Citing the recent case of Timi Sylva vs PDP, Uche maintained that every right claimed by Echocho for having won the January primaries had been extinguished by the Supreme Court judgment as the two cases were similar in every material particular.
Sylva’s dispute was against the PDP for refusing to allow him to contest the party primaries of November 19, 2011 for the governorship election of February 12, 2012 while Echocho’s case challenged INEC’s action of conducting an election during the pendency of its own suit against the tenure elongation.
Sylva’s cause of action therefore was hinged on the refusal of his party to publish his name as an aspirant for the primary election, hence the Supreme Court concluded that it was a pre-primary election matter.
Echocho had further argued that while Sylva was involved and benefitted from the tenure elongation case, which led to the re-scheduling of the governorship election that should have been conducted alongside other elections during the April 2011 general election, he was at no time a party to the tenure elongation suit.

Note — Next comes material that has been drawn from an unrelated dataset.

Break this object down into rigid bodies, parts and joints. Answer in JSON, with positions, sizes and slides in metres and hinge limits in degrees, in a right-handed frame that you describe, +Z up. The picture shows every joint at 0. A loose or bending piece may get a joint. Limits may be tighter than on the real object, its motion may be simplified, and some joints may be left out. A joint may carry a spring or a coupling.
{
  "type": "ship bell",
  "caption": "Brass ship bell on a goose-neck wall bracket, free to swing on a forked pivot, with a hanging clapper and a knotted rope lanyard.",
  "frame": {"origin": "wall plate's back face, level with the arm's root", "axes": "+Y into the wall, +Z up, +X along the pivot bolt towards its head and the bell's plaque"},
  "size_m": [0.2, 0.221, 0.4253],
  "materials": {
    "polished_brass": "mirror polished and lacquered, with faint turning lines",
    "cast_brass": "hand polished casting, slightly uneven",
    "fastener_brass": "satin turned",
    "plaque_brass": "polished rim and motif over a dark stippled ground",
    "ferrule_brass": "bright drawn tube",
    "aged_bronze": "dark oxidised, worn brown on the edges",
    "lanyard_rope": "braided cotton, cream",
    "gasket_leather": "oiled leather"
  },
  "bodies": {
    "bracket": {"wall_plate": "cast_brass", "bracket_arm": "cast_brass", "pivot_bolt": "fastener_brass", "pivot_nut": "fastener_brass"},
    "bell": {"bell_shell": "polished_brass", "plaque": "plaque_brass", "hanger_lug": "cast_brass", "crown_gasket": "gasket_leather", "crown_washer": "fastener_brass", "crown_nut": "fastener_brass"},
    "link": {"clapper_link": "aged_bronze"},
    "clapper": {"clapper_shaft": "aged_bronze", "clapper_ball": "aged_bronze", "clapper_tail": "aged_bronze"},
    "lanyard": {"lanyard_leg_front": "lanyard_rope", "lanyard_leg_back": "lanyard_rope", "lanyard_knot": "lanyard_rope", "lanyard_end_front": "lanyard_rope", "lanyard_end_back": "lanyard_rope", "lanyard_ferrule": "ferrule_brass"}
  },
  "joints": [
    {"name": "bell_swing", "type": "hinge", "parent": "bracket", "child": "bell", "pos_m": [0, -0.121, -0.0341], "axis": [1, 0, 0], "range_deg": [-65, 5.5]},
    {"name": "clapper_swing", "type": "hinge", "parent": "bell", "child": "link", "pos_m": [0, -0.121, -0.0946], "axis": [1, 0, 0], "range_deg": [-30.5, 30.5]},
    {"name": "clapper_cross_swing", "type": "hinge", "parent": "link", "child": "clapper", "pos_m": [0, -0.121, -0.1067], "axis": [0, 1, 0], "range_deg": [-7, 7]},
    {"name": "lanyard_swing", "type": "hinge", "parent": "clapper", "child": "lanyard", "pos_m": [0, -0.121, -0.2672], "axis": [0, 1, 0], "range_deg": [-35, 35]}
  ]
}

He said more so, Sylva’s case was not hinged on the January 27 judgment of the Supreme Court, which voided the tenure elongation, arguing that it was therefore fundamentally different.
Besides, he said Kogi was the only state where the sitting governor did not seek re-election among the five states involved in the tenure elongation case, adding that none of the candidates was a party to the tenure elongation suit.
He further argued that after INEC had filed a notice of appeal at the Supreme Court on July 14, 2011, its authorities erroneously directed the parties to conduct another primary on September 22, 2011.
But, counsel to INEC, led by Adegboyega Awomolo (SAN), in their submission to Echocho’s prayers, said the court lacked jurisdiction to entertain the matter because the plaintiff was asking the court to interpret the judgement of the Supreme Court on tenure elongation and also asking it to give a consequential order.